De gemeente wil dus het probleem 'teveel verkeer door de Van Poelgeestlaan en Laan van Ouderzorg' oplossen, maar is mijns inziens nu alleen bezig om een probleem te verplaatsen. Als bewoner van de Heemraadlaan ben ik hier niet blij mee, en veel buurtgenoten ook niet.


C. de Raaf, Leiderdorp



Racisme … in Leiderdorp?

In 1971 is hij in dit dorp, in Leiderdorp komen wonen. En hij woont er nog steeds en met veel plezier. Nu zit hij op de bank in zijn huis. De televisie staat aan. Daarop komt veel voorbij: protesterende mensenmassa’s, George Floyd, video’s van gewelddadig optredende politieagenten, een president die zijn eigen bevolking bedreigt met het inzetten van het leger. Ook komen deskundigen, of mensen die menen daarvoor door te moeten gaan, hun mening verkondigen over hoe het er met het racisme in Nederland voor staat. Hij verzinkt in gepeins. Ja, hoe staat het er hier voor in zijn land, in zijn eigen Leiderdorp met de houding van mensen tegenover anders gekleurden, anders denkenden?

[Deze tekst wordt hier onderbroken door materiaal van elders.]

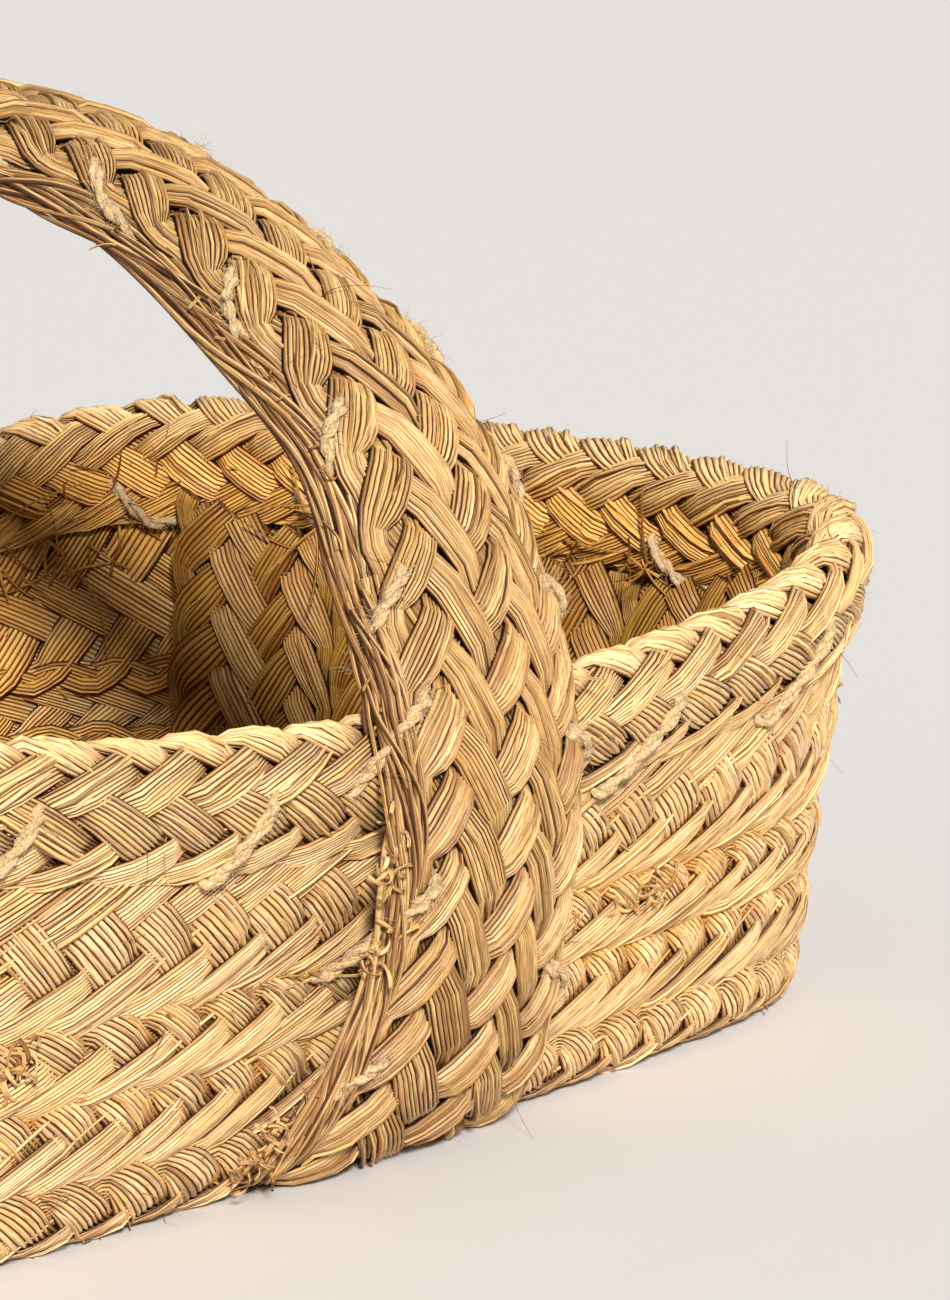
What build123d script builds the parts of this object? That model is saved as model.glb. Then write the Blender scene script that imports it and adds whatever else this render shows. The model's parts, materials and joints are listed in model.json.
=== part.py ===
"""Plaited esparto bread basket: base braids, wall courses, folded rim, sewn handle and twine.

Frame: origin on the floor under the middle of the basket, X along it, Y across it, Z up. Millimetres.
"""
from build123d import *
import math
import os

os.makedirs("parts", exist_ok=True)

# Plan of the wall's outer face: half sizes and corner radius at the floor and at the middle of the rim.
FLOOR_HALF_X, FLOOR_HALF_Y, FLOOR_CORNER = 198.5, 136.5, 70.0
RIM_HALF_X, RIM_HALF_Y, RIM_CORNER = 204.0, 158.5, 98.0
RIM_LEVEL = 110.0

# Heights at the middle of the long sides. The edge rises towards both ends by SAG.
EDGE_HEIGHT = 114.0
RIM_LOW = 85.0
SAG = 18.0
COURSE_TOPS = (14.0, 34.0, 59.0)

# Thicknesses of the braids and the clearances between them.
WALL = 8.0
RIM_STEP = 3.7
RIM_CAP = 6.0
BASE_LOW, BASE_HIGH = 6.0, 13.0
LINING = 6.0
GAP = 0.3

# Base braids: the turned-up ones lie side by side about the middle line, with a narrower one at each edge.
BASE_BRAID = 50.0
TURN_UP_HEIGHT = 98.0

# Handle: a rounded arch above ARCH_FOOT, legs on the outside of the wall, a strap under the base.
HANDLE_TOP = 243.0
ARCH_FOOT = 85.0
ARCH_HALF_SPAN = 172.0
ARCH_POWER = 2.3
HANDLE_BRAID = 12.0

# Sewing twine.
TWINE = 1.7
RIM_STITCHES = 20


def half_x(z):
    return FLOOR_HALF_X + (RIM_HALF_X - FLOOR_HALF_X) * z / RIM_LEVEL


def half_y(z):
    return FLOOR_HALF_Y + (RIM_HALF_Y - FLOOR_HALF_Y) * z / RIM_LEVEL


def corner(z):
    return FLOOR_CORNER + (RIM_CORNER - FLOOR_CORNER) * z / RIM_LEVEL


def section(z, offset):
    """Plan of the wall's outer face at one height, moved outwards by offset."""
    size_x = 2 * (half_x(z) + offset)
    size_y = 2 * (half_y(z) + offset)
    return Pos(0, 0, z) * RectangleRounded(size_x, size_y, corner(z) + offset)


def tub(low, high, offset):
    """Solid between two heights whose side is the wall's outer face moved outwards by offset."""
    return loft([section(low, offset), section(high, offset)], ruled=True)


def ring(low, high, outer, inner):
    """Hollow ring between two heights and two offsets of the wall's outer face."""
    return tub(low, high, outer) - tub(low - 1, high + 1, inner)


def sag(x):
    return SAG * (x / RIM_HALF_X) ** 2


def below_edge(height):
    """Everything under a line that is at this height in the middle and rises to both ends."""
    reach = 260.0
    end = height + sag(reach)
    top = ThreePointArc((-reach, end), (0, height), (reach, end))
    rest = Polyline((reach, end), (reach, -60), (-reach, -60), (-reach, end))
    outline = make_face((top + rest).edges())
    return extrude(Plane.XZ * outline, 250, both=True)


def slab(y_low, y_high, z_low, z_high, x_low=-250.0, x_high=250.0):
    """Plain block given by its limits."""
    size = (x_high - x_low, y_high - y_low, z_high - z_low)
    middle = ((x_low + x_high) / 2, (y_low + y_high) / 2, (z_low + z_high) / 2)
    return Pos(*middle) * Box(*size)


# ---- wall courses -------------------------------------------------------------------------------
FOOT_LEFT, FOOT_RIGHT = -53.0, 39.0
strap_way = slab(-200, 200, -5, BASE_LOW, FOOT_LEFT, FOOT_RIGHT)

# The lowest course curls under, and is notched where the handle's strap passes below it.
curl = loft([section(0, -9), section(5, -2), section(COURSE_TOPS[0], 0)], ruled=True)
course_4 = curl - tub(-2, COURSE_TOPS[0] + 1, -WALL - 4) - strap_way
course_4 = course_4 - tub(BASE_LOW - GAP, COURSE_TOPS[0] + 1, -WALL)
course_3 = ring(COURSE_TOPS[0] + GAP, COURSE_TOPS[1], 0, -WALL)
course_2 = ring(COURSE_TOPS[1] + GAP, COURSE_TOPS[2], 0, -WALL)
# The highest course runs on upwards as a tongue inside the fold of the rim.
course_1 = ring(COURSE_TOPS[2] + GAP, 150, 0, -WALL) & below_edge(EDGE_HEIGHT - RIM_CAP)

# ---- rim braid folded over the wall's edge ------------------------------------------------------
rim_block = ring(60, 150, RIM_STEP, -WALL - RIM_STEP) & below_edge(EDGE_HEIGHT)
rim_block = rim_block - below_edge(RIM_LOW)
tongue = ring(50, 150, GAP, -WALL - GAP) & below_edge(EDGE_HEIGHT - RIM_CAP + GAP)
rim = rim_block - tongue

# ---- base braids --------------------------------------------------------------------------------
base_space = tub(BASE_LOW, 120, -WALL - GAP)
lining_space = base_space - tub(BASE_LOW - 1, 121, -WALL - GAP - LINING)


def base_braid(y_low, y_high, turned_up):
    """Strip along the base; a turned-up strip also climbs inside both end walls."""
    strip = base_space & slab(y_low, y_high, BASE_LOW, BASE_HIGH)
    if not turned_up:
        return strip
    for side in (-1, 1):
        x_low, x_high = sorted((side * 130.0, side * 250.0))
        climb = slab(y_low, y_high, BASE_LOW, TURN_UP_HEIGHT, x_low, x_high)
        strip = strip + (lining_space & climb)
    return strip


half_gap = GAP / 2
base_braids = []
for i in range(4):
    y_start = (i - 2) * BASE_BRAID
    base_braids.append(base_braid(y_start + half_gap, y_start + BASE_BRAID - half_gap, True))
edge_near = base_braid(-200, -2 * BASE_BRAID - half_gap, False)
edge_far = base_braid(2 * BASE_BRAID + half_gap, 200, False)

# ---- handle -------------------------------------------------------------------------------------


def arch_points(depth, count=17):
    """Points of the arch seen along X, at a depth inside the handle's outer face."""
    points = []
    for i in range(count):
        angle = math.pi * i / (count - 1)
        across = math.copysign(abs(math.cos(angle)) ** (2 / ARCH_POWER), math.cos(angle))
        up = abs(math.sin(angle)) ** (2 / ARCH_POWER)
        y = (ARCH_HALF_SPAN - depth) * across
        z = ARCH_FOOT + (HANDLE_TOP - ARCH_FOOT - depth) * up
        points.append((y, z))
    return points


def arch_face(depth):
    """Region under the arch down to its foot."""
    points = arch_points(depth)
    curve = Spline(*points, tangents=[(0, 1), (0, -1)])
    return make_face((curve + Line(points[-1], points[0])).edges())


def leg_curve(side):
    """Outer face of one leg, from the arch's foot to the floor."""
    points = [(ARCH_HALF_SPAN, ARCH_FOOT), (167.5, 48), (159, 24), (149, 8), (136, 0)]
    return Spline(*[(side * y, z) for y, z in points], tangents=[(0, -1), (-side, -0.05)])


def wall_profile():
    """Cross-section of wall, rim and base that the legs and the strap go round, with clearance."""
    rim_out = RIM_STEP + 2 * GAP
    rim_top = EDGE_HEIGHT + sag(FOOT_RIGHT) + 2 * GAP
    step = RIM_LOW - GAP
    half = [
        (half_y(BASE_LOW) + 2 * GAP, BASE_LOW - GAP),
        (half_y(step) + 2 * GAP, step),
        (half_y(step) + rim_out, step),
        (half_y(rim_top) + rim_out, rim_top),
    ]
    mirrored = [(-y, z) for y, z in reversed(half)]
    return make_face(Polyline(*half, *mirrored, close=True).edges())


def width_shape(inset):
    """The handle's width at each height: narrow on top, wide on the wall, splayed at the foot."""
    arch = [(24, 250), (24, 228), (28, 200), (31, 170), (36, 134), (38, 112), (36, 75)]
    right = arch + [(35.5, 40), (36, -5)]
    left = arch + [(40, 40), (51, -5)]
    curve_right = Spline(*[(x - inset, z) for x, z in right])
    curve_left = Spline(*[(inset - x, z) for x, z in left])
    top = Line(curve_left @ 0, curve_right @ 0)
    bottom = Line(curve_right @ 1, curve_left @ 1)
    outline = make_face((curve_right + bottom + curve_left + top).edges())
    return extrude(Plane.XZ * outline, 220, both=True)


arch_outer = Spline(*arch_points(0), tangents=[(0, 1), (0, -1)])
floor_line = Line((-136, 0), (136, 0))
loop_outline = make_face((arch_outer + leg_curve(-1) + floor_line + leg_curve(1)).edges())
loop_face = loop_outline - arch_face(HANDLE_BRAID) - wall_profile()
handle_outer = extrude(Plane.YZ * loop_face, 70, both=True) & width_shape(0)

lining_foot = EDGE_HEIGHT + sag(FOOT_RIGHT) + 2 * GAP
lining_face = arch_face(HANDLE_BRAID + GAP) - arch_face(2 * HANDLE_BRAID)
lining_body = extrude(Plane.YZ * lining_face, 70, both=True) & width_shape(1.5)
handle_lining = lining_body & slab(-220, 220, lining_foot, 260)

# ---- twine stitches -----------------------------------------------------------------------------


def strand(points):
    """Round twine through a few points."""
    body = None
    for start, end in zip(points, points[1:]):
        direction = end - start
        place = Plane(origin=start, z_dir=direction)
        rod = place * Cylinder(TWINE, direction.length, align=(Align.CENTER, Align.CENTER, Align.MIN))
        body = rod if body is None else body + rod
    for point in points:
        body = body + Pos(*point) * Sphere(TWINE)
    return body


def on_wall(share, height, offset):
    """Point on the wall's outer face at a share of the way round, at a height above the rim's low edge."""
    level = section(RIM_LOW, 0).wire().position_at(share % 1.0)
    z = RIM_LOW + sag(level.X) + height
    return section(z, offset + TWINE + GAP).wire().position_at(share % 1.0)


def rim_stitch(share):
    """One slanting stitch from the rim, over its low edge, to the course below."""
    high = on_wall(share + 0.010, 13, RIM_STEP + 0.4)
    edge = on_wall(share, -2.0, RIM_STEP)
    low = on_wall(share - 0.006, -10, 1.0)
    return strand([high, edge, low])


rim_stitches = []
for i in range(RIM_STITCHES):
    share = (i + 0.5) / RIM_STITCHES
    place = on_wall(share, 0, 0)
    if abs(place.X) > 52 or abs(place.Y) < 120:
        rim_stitches.append(rim_stitch(share))


def handle_stitch(angle, side):
    """One stitch lying on the handle's edge, from the outer braid to the lining."""
    ends = []
    for turn, depth in ((-2.0, 2.5), (2.0, 2 * HANDLE_BRAID - 3.0)):
        a = math.radians(angle + turn)
        across = math.copysign(abs(math.cos(a)) ** (2 / ARCH_POWER), math.cos(a))
        y = (ARCH_HALF_SPAN - depth) * across
        z = ARCH_FOOT + (HANDLE_TOP - ARCH_FOOT - depth) * math.sin(a) ** (2 / ARCH_POWER)
        ends.append((y, z))
    width = max(24.0, 24.0 + (228.0 - min(ends[0][1], ends[1][1])) * 0.142)
    x = side * (width + TWINE + 1.0)
    return strand([Vector(x, y, z) for y, z in ends])


stitch_angles_left = [20, 32, 44, 57, 72, 90, 108, 123, 136, 148, 160]
stitch_angles_right = [25, 37, 49, 62, 77, 103, 118, 131, 143, 155]
stitches_left = [handle_stitch(angle, -1) for angle in stitch_angles_left]
stitches_right = [handle_stitch(angle, 1) for angle in stitch_angles_right]

# ---- export -------------------------------------------------------------------------------------
nodes = {
    "base_braid_edge_near": edge_near,
    "base_braid_1": base_braids[0],
    "base_braid_2": base_braids[1],
    "base_braid_3": base_braids[2],
    "base_braid_4": base_braids[3],
    "base_braid_edge_far": edge_far,
    "wall_course_4": course_4,
    "wall_course_3": course_3,
    "wall_course_2": course_2,
    "wall_course_1": course_1,
    "rim_braid": rim,
    "handle_outer_braid": handle_outer,
    "handle_lining_braid": handle_lining,
    "rim_stitches": Compound(children=rim_stitches),
    "handle_stitches_left": Compound(children=stitches_left),
    "handle_stitches_right": Compound(children=stitches_right),
}

for name, shape in nodes.items():
    export_step(shape, f"parts/{name}.step")
    size = shape.bounding_box().size
    count = len(shape.solids())
    volume = shape.volume / 1000
    print(f"{name:24s} {count:3d} solids {volume:8.2f} cm3  {size.X:.1f} x {size.Y:.1f} x {size.Z:.1f}")
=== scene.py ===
# %% [markdown]
# # A plaited esparto bread basket
# Every braid of this basket is made the way the maker plaits it: a few flat strands, each of
# several grass stems lying side by side, zigzag from edge to edge of the braid and pass over
# two neighbours and under two. The frame comes first, because each braid takes its place from
# the solid that it stands for.
# %% Load the frame
import json
import math
import bmesh
import bpy
import numpy as np
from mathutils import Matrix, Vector

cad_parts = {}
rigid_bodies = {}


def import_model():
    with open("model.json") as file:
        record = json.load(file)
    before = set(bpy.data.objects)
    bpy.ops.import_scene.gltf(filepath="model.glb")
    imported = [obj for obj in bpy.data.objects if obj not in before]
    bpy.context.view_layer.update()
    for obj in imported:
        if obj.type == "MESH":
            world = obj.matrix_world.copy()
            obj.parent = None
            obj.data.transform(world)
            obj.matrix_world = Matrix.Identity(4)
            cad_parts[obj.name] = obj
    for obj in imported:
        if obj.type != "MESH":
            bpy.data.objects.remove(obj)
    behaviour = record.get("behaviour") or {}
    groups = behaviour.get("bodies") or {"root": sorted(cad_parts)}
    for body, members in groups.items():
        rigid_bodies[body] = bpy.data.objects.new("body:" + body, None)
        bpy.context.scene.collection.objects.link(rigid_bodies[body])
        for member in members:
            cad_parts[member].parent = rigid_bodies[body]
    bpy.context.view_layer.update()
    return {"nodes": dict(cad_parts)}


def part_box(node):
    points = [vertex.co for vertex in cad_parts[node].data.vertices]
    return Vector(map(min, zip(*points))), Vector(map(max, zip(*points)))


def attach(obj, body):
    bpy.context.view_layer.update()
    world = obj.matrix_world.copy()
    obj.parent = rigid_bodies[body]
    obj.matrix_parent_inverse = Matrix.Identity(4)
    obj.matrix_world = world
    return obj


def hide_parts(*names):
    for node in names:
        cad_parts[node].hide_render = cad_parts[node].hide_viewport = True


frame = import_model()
MM = 0.001
print("nodes", sorted(frame["nodes"]))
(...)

Zijn herinneringen nemen hem mee op de weg die hij lang geleden komend uit Indonesië, in dit land gegaan is. Hij herinnert zich nog dat hij solliciteerde op de vacature van (toen nog) hoofd van een school. Hij weet nog dat hij een telefoontje kreeg van de inspecteur van het onderwijs. Op het kantoor van de inspecteur werd hij vriendelijk ontvangen en werd hem mede gedeeld, dat men had besloten hem in de functie te benoemen. Zijn trots … zijn blijheid. Maar … zei de inspecteur hij wilde hem nog wel een brief laten lezen geschreven en ondertekend door een zevental ouders van de betreffende school. Hij las de brief. De betreffende ouders verzochten daarin de inspectie om hem niet in die functie te benoemen. Een “bruine” mocht toch niet hoofd van de school van hun kinderen worden.

In gedachten verzonken denkt hij terug aan een ander voorval. Samen met twee van zijn leerkrachten liep hij in de schoolpauze op het schoolplein. Dan komt een man het plein op. Het is een vertegenwoordiger van een schoolboekenuitgeverij. De man wendt zich tot de leerkracht links van hem en vraagt of hij de directeur is. Wanneer die ontkennend zijn hoofd schudt, wendt de man zich tot de leerkracht rechts van hem met dezelfde vraag. Maar ook die ontkent. Dan vraagt de vertegenwoordiger of hij binnen op de directeur mag wachten.

Ach, zoveel herinneringen.

De keer dat hij samen met de directeuren van de andere scholen een vergadering op het gemeentehuis bezocht. Op een gegeven moment vraagt het hoofd van de afdeling onderwijs of de notulist al aanwezig is. Een ambtenaar wijst naar hem en zegt dat die al aanwezig is. En dan, nog niet eens zo lang geleden. Hij liep van de Winkelhof naar zijn huis in de Muzenlaan. Twee jonge mannen op de fiets kwamen hem voorbij. Toen draaiden ze zich naar hem om en riepen: hé … vieze , zwarte homo!

Dan komen de emoties. Maar juist op dat moment komt zijn vrouw binnen. Ze heeft onmiddellijk door wat hem zo emotioneel maakt. Ze gaat naast hem op de bank zitten en slaat haar armen om hem heen. En ze brengt hem terug, terug naar het nu. Maar hij weet dat hij antwoord heeft gekregen op zijn vragen, vragen over hoe het staat met het racisme in zijn land, in zijn dorp.